Over the last few years, I've developed a system for identifying and defining low-risk design changes. My goal is to allow design changes during the majority of a project instead of being forced to lock down design elements early on.
By identifying low-risk options in a systematic way, using charts and visual aids (which I discuss in parts 2 and 3), I have been able to describe to producers and publishers in advance exactly why certain changes pose little to no risk to the project's long-term stability. This has afforded me almost twice as much time for fine-tuning our game's core systems, which has resulted in better, and more balanced, more polished products.
Part 1: Defining Tension
The key concept is "equilibrium tension." A system in equilibrium feels the effect of many sub-systems, but each "pull" is balanced by an inverse "pull" of equal magnitude. In the simplest cases, this means two sub-systems opposing one another's effects, but in most cases a combination of sub-systems must be considered. This is exactly analogous to the force diagrams you might have drawn in physics classes.
Imagine a brick resting on a table. The gravitational force on the brick is exactly opposed by the table, so the brick remains in motionless equilibrium. (See Figure 1.) Now imagine your left hand on the left side of the brick. If you press on the brick, the brick will slide to the right. (See Figure 2.) If you use both hands, one on either side, and apply an equal amount of force, you can re-establish equilibrium. (See Figure 3.) The point is that the brick can remain in equilibrium with any magnitude or combination of forces, so long as each force is counteracted by other forces.

This does not mean that all equilibrium states are the same! The "squeezed" brick can absolutely feel the tension from your two hands. In the same way, you can make significantly different experiences within a video game by changing the "tension" on that game's equilibrium state.
Imagine our brick as a playable character in a simple 2D platform game. A player could move the brick left or right, jumping over small obstacles to progress through the world. If the player puts the controller down to take a break, nothing would happen to disturb the brick, just as you might have removed your hands from the physical brick and left it lying on the table.
Now let's add a sub-system, and start throwing fireballs from the right side of the screen every three seconds. The fireballs are a new force which, if unbalanced, would "push" the brick out of equilibrium. To balance this force, the player must simply "push" back by jumping over the fireballs as they appear. So long as the player jumps properly, the game remains in the same equilibrium as before. The difference is that the player is now actively working to balance the game's equilibrium. The more we demand of the player, the more tension we place on our equilibrium state.
|
I've worked with designers that made intricate flow chart diagrams for combat state machines. Ultimately I think we reaped the same kind of rewards, namely that the design team had a much better awareness of the consequence of change. This "tension" idea is nice though in that it's less formal and therefore more likely to cross system boundaries. It's also very clearly a high level design tool, as opposed to the state machine charts which bled too often into micro managing engineering's implementation details.
Nice article.
I use mindmaps in helping me design, but I realised that after a while it tends to get messy, and you can overlook things you placed wrongly. But the most valueble use is to be able to see what assets we need, and know what to work for from there, and I will recommend using this diagram side-by-side with a scrum board.
Oh look, here it is!
http://strangedesign.typepad.com
Just a little thing about Figure 5, I think "Visibility" can have "Level of Lighting" pulling at it from the left. I remember some of the rooms in Doom had dark areas with enemies hiding inside.
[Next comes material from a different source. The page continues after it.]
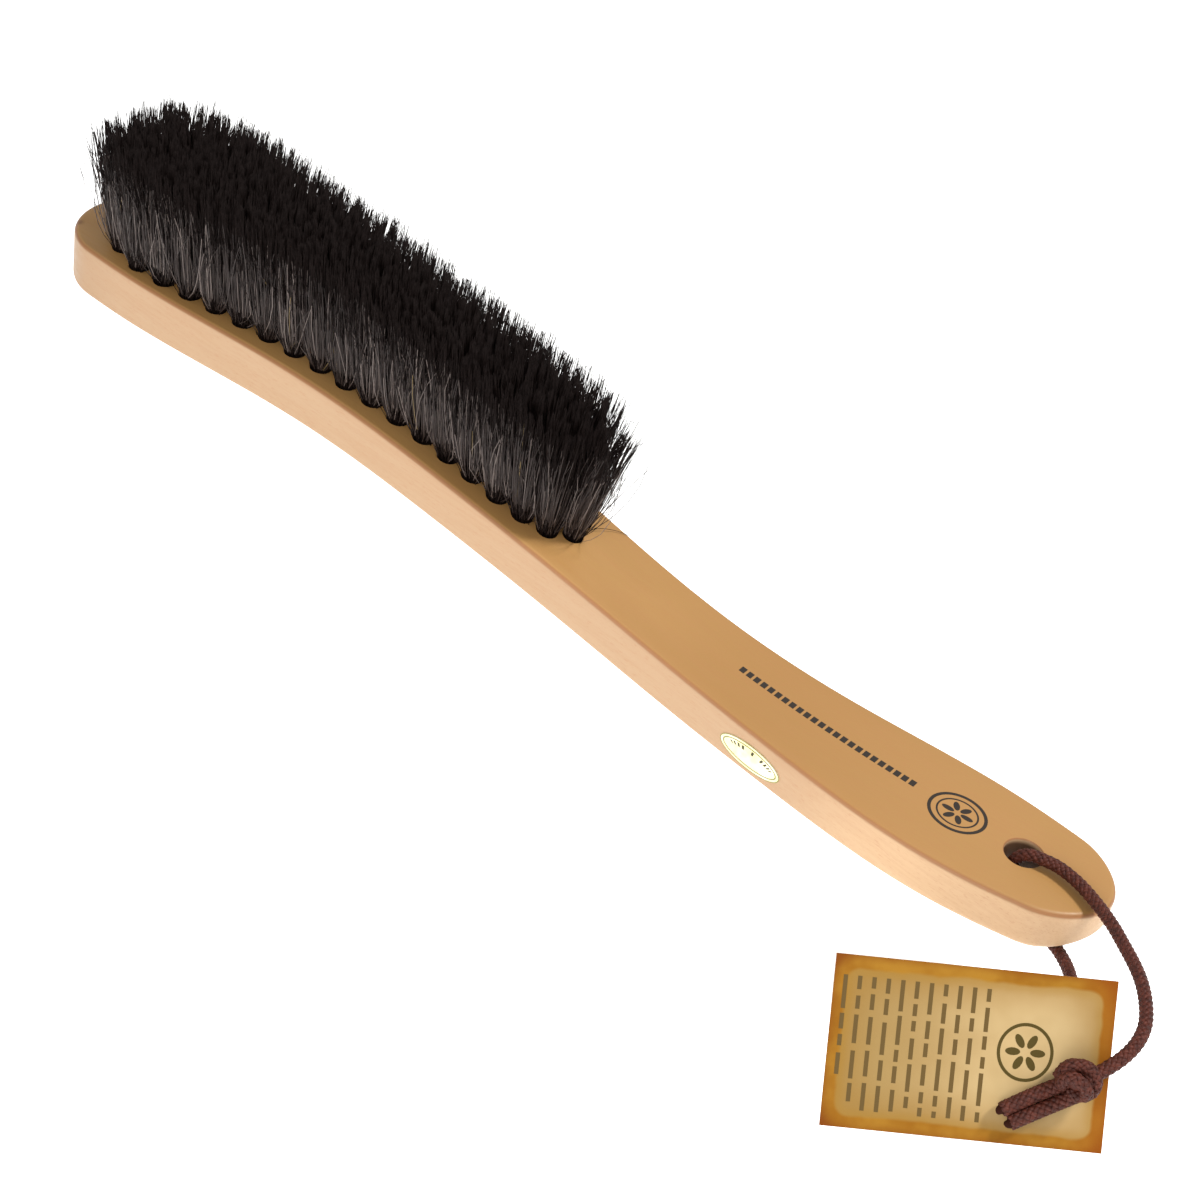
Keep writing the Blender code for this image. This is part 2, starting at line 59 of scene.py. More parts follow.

I also wanted to add an interesting side notion into the mix, the notion of player skill and control complexity in heightening tension. For instance if a player is very skilled at survival horror games much of the tension can be removed because they're very aware of the style of mechanics and how to manage them, however a novice will find the management of resources and controls much more tense. Game difficulty settings help smooth out this tension arc, hence the changes in games like the RB series. I'd be interested to see how the tension diagrams for different difficulty levels differ as well as how you would utilize a broader tension diagram to shape the difficulty levels themselves.
An even more interesting point is that you note that "Player Health" is the system in highest tension in Doom 2. As a result, changes in the way the player gains or loses health will have dramatic effects on the progression of the game. It is no wonder, then, that a game like Halo was able to reinvent the FPS genre by adding regenerative health.
Finally, there is a major thing to be said about how this could help people integrate story progression into the gameplay. That is, if developers allow for story progression AND story regression, they could add more tension surrounding the story and motivate the player to become more invested in it.